## RECORDS PROVIDED

>>>

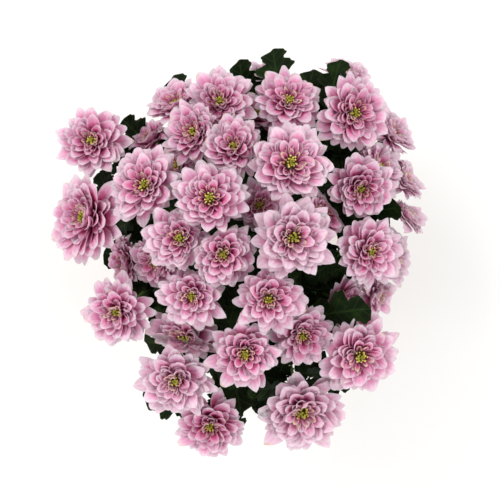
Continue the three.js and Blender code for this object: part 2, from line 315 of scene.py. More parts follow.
def floret_material():
    """Disc floret: tiny waxy tubes, green when shut and yellow at the open mouth."""
    made, tree = material("living disc floret")
    along = add(tree, "ShaderNodeAttribute", attribute_name="along").outputs["Fac"]
    ring = add(tree, "ShaderNodeAttribute", attribute_name="ring").outputs["Fac"]
    age = add(
        tree,
        "ShaderNodeMapRange",
        {"Value": ring, "From Min": 0.2, "To Min": 1.0, "To Max": 0.12},
    ).outputs[0]
    ripe = add(tree, "ShaderNodeMath", {0: along, 1: age}, operation="MULTIPLY").outputs[0]
    surface = tinted(
        add(tree, "ShaderNodeValToRGB", {"Fac": ripe}),
        [(0.0, "#6C761A"), (0.3, "#B8AC34"), (0.6, "#EAD97C"), (1.0, "#F8F0C8")],
    )
    return finished(made, {"Base Color": surface, "Roughness": 0.45, "IOR": 1.42})


def bract_material():
    """Green bract: a small leathery leaf under the petals, with a pale papery edge."""
    made, tree = material("green bract")
    along = add(tree, "ShaderNodeAttribute", attribute_name="along").outputs["Fac"]
    across = add(tree, "ShaderNodeAttribute", attribute_name="across").outputs["Fac"]
    edge = add(tree, "ShaderNodeMath", {0: across}, operation="ABSOLUTE").outputs[0]
    middle = tinted(
        add(tree, "ShaderNodeValToRGB", {"Fac": along}),
        [(0.0, "#4E6A2E"), (0.7, "#5F7A38"), (1.0, "#8A8450")],
    )
    paper = add(tree, "ShaderNodeMapRange", {"Value": edge, "From Min": 0.6, "To Max": 0.7}).outputs[0]
    coat = {"Factor": paper, "A": middle, "B": colour("#A9A886")}
    surface = add(tree, "ShaderNodeMix", coat, data_type="RGBA").outputs["Result"]
    return finished(made, {"Base Color": surface, "Roughness": 0.6, "IOR": 1.42})


# Petals, bracts and florets


def smooth(x):
    x = np.clip(x, 0, 1)
    return x * x * (3 - 2 * x)


def thin_shell(name, points, thickness):
    """A closed shell, thick in the middle and sharp at the rim, on a grid of points whose first way runs
    along it and second across it. It stores where each vertex lies, and whether it is on the upper face."""
    rows, columns = points.shape[0] - 1, points.shape[1] - 1
    along_way, across_way = np.gradient(points, axis=0), np.gradient(points, axis=1)
    normal = np.cross(along_way, across_way)
    normal /= np.maximum(np.linalg.norm(normal, axis=2, keepdims=True), 1e-12)
    u = np.repeat(np.linspace(0, 1, rows + 1)[:, None], columns + 1, axis=1)
    v = np.repeat(np.linspace(-1, 1, columns + 1)[None, :], rows + 1, axis=0)
    top = np.arange((rows + 1) * (columns + 1)).reshape(rows + 1, columns + 1)
    under = top.copy()
    inner = (slice(1, rows), slice(1, columns))
    under[inner] = top.size + np.arange((rows - 1) * (columns - 1)).reshape(rows - 1, columns - 1)
    places = np.vstack([points.reshape(-1, 3), (points - normal * thickness)[inner].reshape(-1, 3)])
    quads = []
    for i in range(rows):
        for j in range(columns):
            quads.append([top[i, j], top[i + 1, j], top[i + 1, j + 1], top[i, j + 1]])
            quads.append([under[i, j + 1], under[i + 1, j + 1], under[i + 1, j], under[i, j]])
    mesh = bpy.data.meshes.new(name)
    mesh.from_pydata(places.tolist(), [], [[int(k) for k in quad] for quad in quads])
    mesh.shade_smooth()
    on_rim = np.zeros(len(places), dtype=bool)
    on_rim[: top.size] = True
    on_rim[top[inner].ravel()] = False
    ends = np.empty(2 * len(mesh.edges), dtype=np.int32)
    mesh.edges.foreach_get("vertices", ends)
    creased = on_rim[ends.reshape(-1, 2)].all(axis=1)
    mesh.attributes.new("sharp_edge", "BOOLEAN", "EDGE").data.foreach_set("value", creased)
    upper = np.full(top.shape, 0.5)
    upper[inner] = 1.0
    below = np.zeros(len(places) - top.size)
    for key, values in {
        "along": np.concatenate([u.ravel(), u[inner].ravel()]),
        "across": np.concatenate([v.ravel(), v[inner].ravel()]),
        "upper": np.concatenate([upper.ravel(), below]),
    }.items():
        mesh.attributes.new(key, "FLOAT", "POINT").data.foreach_set("value", values.astype(np.float32))
    return mesh


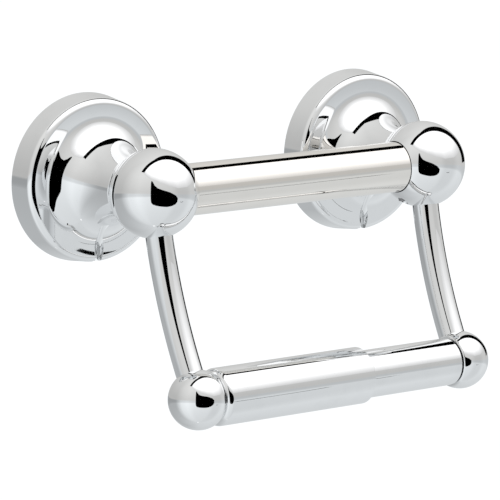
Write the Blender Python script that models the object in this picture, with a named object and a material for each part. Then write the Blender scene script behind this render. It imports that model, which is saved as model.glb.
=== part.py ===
"""Toilet paper holder with a grab bar above the roll, as an assembly.

Two wall posts carry a round grab bar between two large balls. A curved arm
hangs from each large ball and ends in a small ball, and a spring-loaded
roller in two telescoping tubes sits between the small balls.

Frame: the origin lies on the wall, midway between the posts, at the height
of the grab bar. +X runs along the bar, +Y into the wall, +Z up. Metres.
"""
import bmesh
import bpy
from math import acos, asin, atan2, cos, hypot, pi, sin, sqrt
from mathutils import Matrix, Vector

# Overall sizes
POST_SPACING = 0.1464          # centre to centre of the wall posts
PROJECTION = 0.0528            # wall to the axis of the grab bar
BALL_RADIUS = 0.0191
KNOB_RADIUS = 0.01275
KNOB_DROP = 0.0833             # grab bar axis down to the roller axis
KNOB_FORWARD = 0.0302          # roller axis in front of the grab bar axis
KNOB_INSET = 0.0016            # each arm leans in by this much
GAP = 0.0003                   # clearance between pieces that meet

# Wall post
FLANGE_RADIUS = 0.0367
FLANGE_DEPTH = 0.0125          # wall to the flat front ring
RIM_TAPER = 0.0011             # the side wall narrows by this much
EDGE_RADIUS = 0.0030
RING_WIDTH = 0.0047            # flat ring between the rounded edge and the flare
FLARE_WIDTH = 0.0150           # the flare's outline is part of an ellipse, drawn out
FLARE_LENGTH = 0.0220
FLARE_STRETCH = 0.0080
FLARE_SWEEP = 82 * pi / 180
SHELL = 0.0030                 # wall thickness of the casting
HUB_WALL = 0.0032
NOTCH_LENGTH = 0.0117          # from the rim to the tip of the key notch

# Wall plate
PLATE_RADIUS = 0.0270
PLATE_THICKNESS = 0.0025
PLATE_BOSS_RADIUS = 0.0100
PLATE_BOSS_DEPTH = 0.0170
PLATE_HOLE_RADIUS = 0.0025
PLATE_HOLE_CIRCLE = 0.0200
PLATE_HOLE_ANGLES = (90, 210, 330)
GROOVE_DEPTH = 0.0012
BOSS_BEVEL = 0.0010

# Screws and studs
POST_SCREW_RADIUS = 0.0020
POST_SCREW_LENGTH = 0.0080
POST_SCREW_DEPTH = 0.0090      # axis of the post set screw, off the wall
WEB_WALL = 0.0022              # metal each side of the post screw hole
BAR_SCREW_RADIUS = 0.0020
SCREW_RECESS = 0.00035         # bar screw below the surface of the ball
HEX_RADIUS = 0.0013
HEX_SHARE = 0.55               # how far the hexagon socket goes into a screw
SCREW_BEVEL = 0.35             # tip bevel, as a share of the screw's radius
STUD_RADIUS = 0.0030

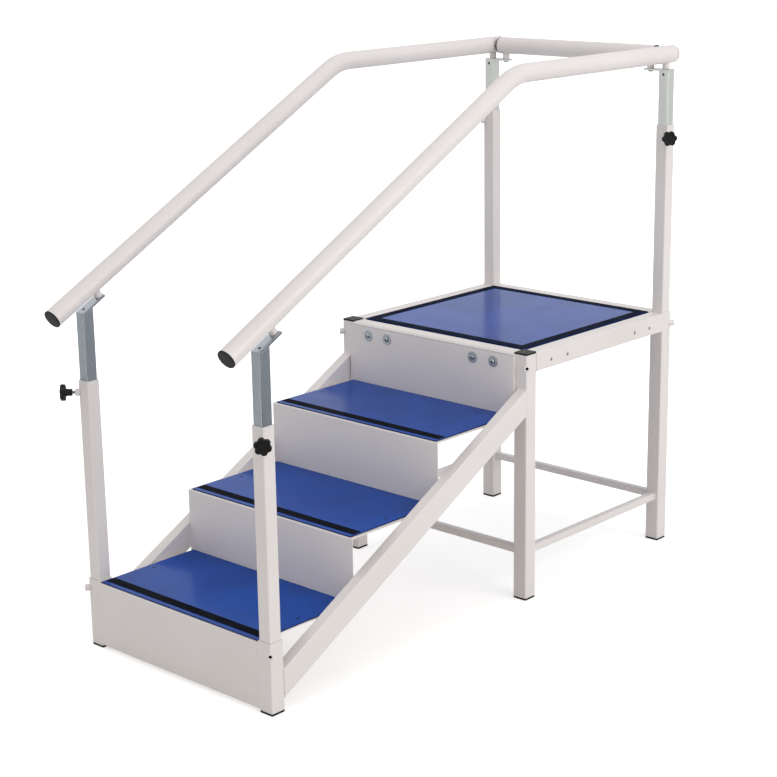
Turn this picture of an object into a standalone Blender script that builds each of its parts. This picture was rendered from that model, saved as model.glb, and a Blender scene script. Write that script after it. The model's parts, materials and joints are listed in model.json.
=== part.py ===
"""Therapy stairs with three treads, a platform and handrails that slide up and down.

The design frame has X = 0 at the face of the first riser, +X up the stairs, Y = 0 in the middle
and Z = 0 on the floor. Every part hangs on one empty, which moves the middle of the whole
object to X = 0. Sizes are in metres.
"""
import math

import bmesh
import bpy
from mathutils import Matrix, Vector

# Gap left between two pieces that touch, and how far a welded piece is sunk into its carrier
GAP = 0.0003
WELD = 0.0006

# Stairs
STEP_RUN = 0.300
FIRST_RISE = 0.170
STEP_RISE = 0.160
TREAD_COUNT = 3

# Welded frame of square tube
FRAME_WIDTH = 0.630
PLATFORM_DEPTH = 0.630
LEG = 0.040
LEG_WALL = 0.002
CORNER_RADIUS = 0.003
SOCKET_TOP = 0.172
BEAM_DEPTH = 0.050
BEAM_DROP = 0.001
STRETCHER = 0.020
STRETCHER_WALL = 0.0015
STRETCHER_HEIGHT = 0.1275
STRINGER_WIDTH = 0.030
STRINGER_DEPTH = 0.060
STRINGER_DROP = 0.0913

# Feet and leg caps of black plastic
FOOT_THICKNESS = 0.005
FOOT_PLUG = 0.020
CAP_THICKNESS = 0.0045
CAP_SINK = 0.0025

# Folded sheets of the steps and of the panel above the last tread
SHEET = 0.002
FOLD_INSIDE = 0.001
SHEET_SIDE_GAP = 0.0025
PANEL_BOTTOM = 0.0075
PANEL_HEM = 0.015
JOIN_FLANGE = 0.030
BACK_PANEL_DEPTH = 0.008
BACK_PANEL_SIDE = 0.004
BACK_PANEL_DROP = 0.003
BACK_PANEL_EDGE = 0.0008

# Blue boards and the black strips in their grooves
BOARD = 0.0026
BOARD_SETBACK = 0.0045
BOARD_SIDE = 0.002
STRIP_WIDTH = 0.0255
STRIP_SETBACK = 0.0135
STRIP_SIDE = 0.004
STRIP_THICKNESS = 0.0015
STRIP_GROOVE = 0.0010
PLATFORM_BOARD = 0.015
PLATFORM_BOARD_GAP = 0.0042
BORDER_EDGE = 0.0012
BOARD_EDGE = 0.0005
STRIP_EDGE = 0.0003

# Brackets that carry the treads, cleats that carry the platform board, and the screw holes
BRACKET_LENGTH = 0.088
BRACKET_SETBACK = 0.084
TAB_LENGTH = 0.058
TAB_SETBACK = 0.017
TAB_INSET = 0.020
BRACKET_LEG = 0.028
BRACKET_SHEET = 0.003
BRACKET_MARGIN = 0.010
BOARD_SCREW_INSET = 0.023
CLEAT_LENGTH = 0.160
CLEAT_LEG = 0.025
SCREW_HEAD_RADIUS = 0.0043
SCREW_HEAD = 0.0025
SCREW_RIM = 0.0004
SCREW_HOLE_RADIUS = 0.0024
SCREW_HOLE_DEPTH = 0.020

# Bolts of the platform module
BOLT_RADIUS = 0.004
BOLT_HOLE_PLAY = 0.0005
NUT_RADIUS = 0.0075
NUT = 0.0065
MODULE_HOLE_NEAR = 0.147
MODULE_HOLE_FAR = 0.2145
MODULE_HOLE_DROP = 0.030

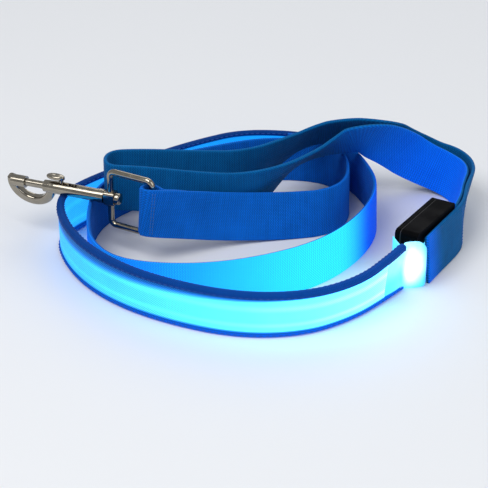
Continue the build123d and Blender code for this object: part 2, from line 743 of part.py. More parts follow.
with BuildPart() as snap_body:
    with BuildSketch(hook_profile):
        with BuildLine():
            Polyline(
                (barrel_start, 0), (barrel_start, collar_radius),
                (barrel_start + collar_length, collar_radius),
                (barrel_start + collar_length, barrel_radius), (barrel_end - barrel_taper[0], barrel_radius),
                (barrel_end, barrel_radius - barrel_taper[1]), (barrel_end, 0), close=True,
            )
        make_face()
    revolve(axis=hook_axis)
    with BuildLine(hook_profile):
        EllipticalCenterArc((eye_middle, 0), eye_half_length, eye_depth, start_angle=180, arc_size=hook_sweep)
    with BuildSketch(Plane(origin=ring_origin + hook_dir * (eye_middle - eye_half_length),
                           x_dir=hook_dir, z_dir=-hook_up)):
        RectangleRounded(hook_wire, hook_wire, hook_corner)
    sweep()
    with BuildSketch(across(socket_face)):
        Circle(nose_radius)
    extrude(amount=eye_middle + eye_half_length - socket_face)
    with BuildSketch(across(socket_face)):
        Circle(bolt_radius + bore_clearance)
    extrude(amount=socket_depth, mode=Mode.SUBTRACT)
    with BuildSketch(across(barrel_start)):
        Circle(bore_radius)
    extrude(amount=bore_end - barrel_start, mode=Mode.SUBTRACT)
    with BuildSketch(across(bore_end)):
        Circle(bolt_radius + bore_clearance)
    extrude(amount=mouth_length, mode=Mode.SUBTRACT)
    slot_front = stem_place + stem_radius + slot_play[0]
    slot_rear = stem_place - bolt_travel - stem_radius - slot_play[1]
    with BuildSketch(hook_top):
        with Locations(((slot_front + slot_rear) / 2, 0)):
            RectangleRounded(slot_front - slot_rear, slot_width, slot_width / 2 - slot_corner_slack)
    extrude(amount=2 * barrel_radius, mode=Mode.SUBTRACT)

with BuildPart() as bolt:
    with BuildSketch(across(shoulder_rear)):
        Circle(bore_radius - bore_clearance)
    extrude(amount=shoulder_length)
    with BuildSketch(across(shoulder_front)):
        Circle(bolt_radius)
    extrude(amount=socket_face + socket_depth - bolt_end_gap - shoulder_front)
    chamfer(bolt.faces().sort_by(hook_axis)[-1].edges(), bolt_chamfer)
    with BuildSketch(hook_top):
        with Locations((stem_place, 0)):
            Circle(stem_radius + press_clearance)
    extrude(amount=2 * barrel_radius, mode=Mode.SUBTRACT)

knob_base = barrel_radius + knob_gap
knob_rear = stem_place - stem_radius - slot_play[0]
knob_front = barrel_end - knob_setback
knob_rear_top = knob_base + knob_rear_step
knob_front_top = knob_base + knob_front_step
stem_foot = 0.1  # above the bolt's axis
with BuildPart() as thumb_knob:
    with BuildSketch(hook_profile):
        with BuildLine():
            Polyline((knob_front, knob_base), (knob_rear, knob_base), (knob_rear, knob_rear_top))
            ThreePointArc(
                (knob_rear, knob_rear_top), (knob_front - knob_crest, knob_height - knob_round),
                (knob_front, knob_front_top),
            )
            Line((knob_front, knob_front_top), (knob_front, knob_base))
        make_face()
    extrude(amount=knob_width / 2, both=True)
    fillet(thumb_knob.edges().filter_by(Axis(ring_origin, hook_profile.z_dir)), knob_round)
    with BuildSketch(hook_top.offset(stem_foot)):
        with Locations((stem_place, 0)):
            Circle(stem_radius)
    extrude(amount=knob_base + knob_gap - stem_foot)

spring_length = shoulder_rear - end_play - spring_start - spring_wire
spring_radius = bore_radius - spring_clearance - spring_wire / 2
with BuildPart() as bolt_spring:
    with BuildLine():
        coil = Helix(
            pitch=spring_length / spring_turns, height=spring_length, radius=spring_radius,
            center=ring_origin + hook_dir * (spring_start + spring_wire / 2), direction=hook_dir,
        )
    with BuildSketch(Plane(origin=coil @ 0, z_dir=coil % 0)):
        Circle(spring_wire / 2)
    sweep(is_frenet=True)

for node, part in {
    "webbing_ring": webbing_ring.part,
    "webbing_fold": webbing_fold.part,
    "webbing_rise": webbing_rise.part,
    "fold_stitching": fold_stitching.part,
    "joint_stitching": joint_stitching.part,
    "light_guide": light_guide.part,
    "outer_mesh": outer_mesh.part,
    "inner_mesh": inner_mesh.part,
    "top_binding": top_binding,
    "bottom_binding": bottom_binding,
    "clear_window": clear_window.part,
    "lamp_board": lamp_board.part,
    "leds": leds.part,
    "led_lead": led_lead.part,
    "case_base": case_base.part,
    "case_gasket": case_gasket.part,
    "case_lid": case_lid.part,
    "case_screws": case_screws.part,
    "circuit_board": circuit_board.part,
    "cell_contact": cell_contact.part,
    "coin_cells": coin_cells.part,
    "cell_clip": cell_clip.part,
    "tact_switch": tact_switch.part,
    "push_button": push_button.part,
    "handle_webbing": handle_webbing.part,
    "handle_stitching": handle_stitching.part,
    "eye_ring": eye_ring.part,
    "swivel_washer": swivel_washer.part,
    "swivel_post": swivel_post.part,
    "snap_body": snap_body.part,
    "bolt": bolt.part,
    "thumb_knob": thumb_knob.part,
    "bolt_spring": bolt_spring.part,
}.items():
    part.label = node
    export_step(part, f"parts/{node}.step")

print("loop radii", [round(r, 1) for r in loop_radii])
print("strip radii", [round(r, 1) for r in strip_radii])
print("ring radii", [round(r, 1) for r in corner_radii(ring_route)])
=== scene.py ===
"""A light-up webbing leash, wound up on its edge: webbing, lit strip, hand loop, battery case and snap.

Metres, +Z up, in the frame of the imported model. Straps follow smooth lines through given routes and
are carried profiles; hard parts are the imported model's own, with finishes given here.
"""
import math

import bpy
import numpy as np
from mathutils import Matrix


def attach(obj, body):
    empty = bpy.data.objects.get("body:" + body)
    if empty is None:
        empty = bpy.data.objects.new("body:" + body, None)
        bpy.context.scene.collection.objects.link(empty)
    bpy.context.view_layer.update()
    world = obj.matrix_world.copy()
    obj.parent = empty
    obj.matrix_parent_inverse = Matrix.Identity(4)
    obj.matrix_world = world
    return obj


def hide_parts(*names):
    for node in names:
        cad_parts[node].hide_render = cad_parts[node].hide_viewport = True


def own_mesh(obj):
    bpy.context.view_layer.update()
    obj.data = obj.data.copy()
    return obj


bl_info = {
    "name": "Light-up webbing leash",
    "version": (1, 0, 0),
    "blender": (4, 5, 0),
    "location": "3D View > Sidebar > Leash",
    "description": "Builds a wound light-up webbing leash with its hand loop, battery case and bolt snap",
    "category": "Add Mesh",
}

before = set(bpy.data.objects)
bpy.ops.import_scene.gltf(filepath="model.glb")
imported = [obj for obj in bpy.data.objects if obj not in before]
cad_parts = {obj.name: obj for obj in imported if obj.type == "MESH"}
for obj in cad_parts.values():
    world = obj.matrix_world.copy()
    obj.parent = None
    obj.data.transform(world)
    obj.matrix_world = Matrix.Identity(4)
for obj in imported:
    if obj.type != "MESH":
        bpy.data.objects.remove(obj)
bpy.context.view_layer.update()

MIDDLE = (-0.00077, 0.01799)  # the middle of the laid-out leash, taken off every route point
STEP = 0.0015  # spacing of a strap's cross-sections along it

# ------------------------ routes
# Each row is a point of a strap's middle line: x, y, height of its lower edge, and how far its top
# leans to the left of its run, in degrees.
STRIP_ROUTE = [
    (0.0878, -0.0200, 0, 0), (0.0830, -0.0216, 0, 0), (0.0770, -0.0217, 0, 1), (0.0695, -0.0330, 0, 5),
    (0.0520, -0.0548, 0, 13), (0.0270, -0.0695, 0, 9), (-0.0060, -0.0700, 0, 6), (-0.0437, -0.0534, 0, 6),
    (-0.0701, -0.0311, 0, 4), (-0.0866, -0.0035, 0, 2), (-0.0935, 0.0260, 0, 0), (-0.0835, 0.0440, 0, 0),
    (-0.0585, 0.0680, 0, 0), (-0.0280, 0.0925, 0, 0), (0.0040, 0.1100, 0, 0), (0.0300, 0.1035, 0, 0),
]
WEBBING_ROUTE = [
    (0.0235, 0.1026, 0, 0), (0.0420, 0.0985, 0, 1), (0.0530, 0.0910, 0, 1), (0.062, 0.074, 0, 0),
    (0.0690, 0.042, 0, -2), (0.0598, 0.010, 0, -2), (0.038, -0.020, 0, 0), (0.006, -0.038, 0, 0),
    (-0.026, -0.045, 0, 0), (-0.059, -0.040, 0, 0), (-0.074, -0.020, 0, 0), (-0.077, 0.008, 0, 0),
    (-0.076, 0.034, 0, 0), (-0.065, 0.055, 0, 0), (-0.044, 0.073, 0, 0), (-0.016, 0.087, 0, 0),
    (0.008, 0.0965, 0, 0), (0.032, 0.0965, 0, 0), (0.048, 0.089, 0, 0), (0.0545, 0.071, 0, 0),
    (0.0532, 0.046, 0, -2), (0.0415, 0.0330, 0, -6), (0.024, 0.0300, 0, -10),
    (0.006, 0.0268, 0.0012, -12), (-0.0104, 0.0212, 0.0040, -10), (-0.0275, 0.0118, 0.0095, -4),
    (-0.0488, 0.0004, 0.0161, 0), (-0.0514, 0.0056, 0.0161, -4), (-0.0460, 0.0100, 0.0150, 0),
    (-0.0415, 0.0076, 0.0136, 0), (-0.0370, 0.0091, 0.0121, -1), (-0.0315, 0.0118, 0.0104, -3),
]
LOOP_ROUTE = [
    (0.0886, -0.0177, 0, 5), (0.0946, -0.0068, 0, 5), (0.1049, 0.0109, 0, 5), (0.1090, 0.0198, 0, 2),
    (0.1100, 0.0270, 0, -4),
    (0.1118, 0.042, 0, -8), (0.1180, 0.065, 0, -14), (0.1135, 0.083, 0, -8), (0.099, 0.0905, 0.002, 2),
    (0.084, 0.086, 0.0112, 12), (0.070, 0.077, 0.0245, 25), (0.055, 0.082, 0.0262, 38),
    (0.036, 0.083, 0.0245, 43), (0.0185, 0.0678, 0.018, 26), (0.000, 0.053, 0.0135, 6),
    (-0.026, 0.052, 0.0135, 0), (-0.052, 0.0495, 0.0155, 0), (-0.0695, 0.047, 0.016, 0),
    (-0.0700, 0.0295, 0.016, 0), (-0.052, 0.030, 0.0152, 0), (-0.024, 0.028, 0.013, 0),
    (-0.002, 0.0275, 0.0125, -5), (0.017, 0.038, 0.0175, -30), (0.032, 0.060, 0.0235, -52),
    (0.048, 0.068, 0.0256, -44), (0.063, 0.0665, 0.0285, -31), (0.078, 0.074, 0.0190, -18),
    (0.092, 0.081, 0.0060, -6), (0.107, 0.078, 0.0005, 5), (0.1145, 0.0640, 0, 13),
    (0.1094, 0.0420, 0, 9), (0.1082, 0.0285, 0, 4), (0.1059, 0.0174, 0, -4),
]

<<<

Above are records; say how many of their lines contain the word "Continue", giving only the number.

2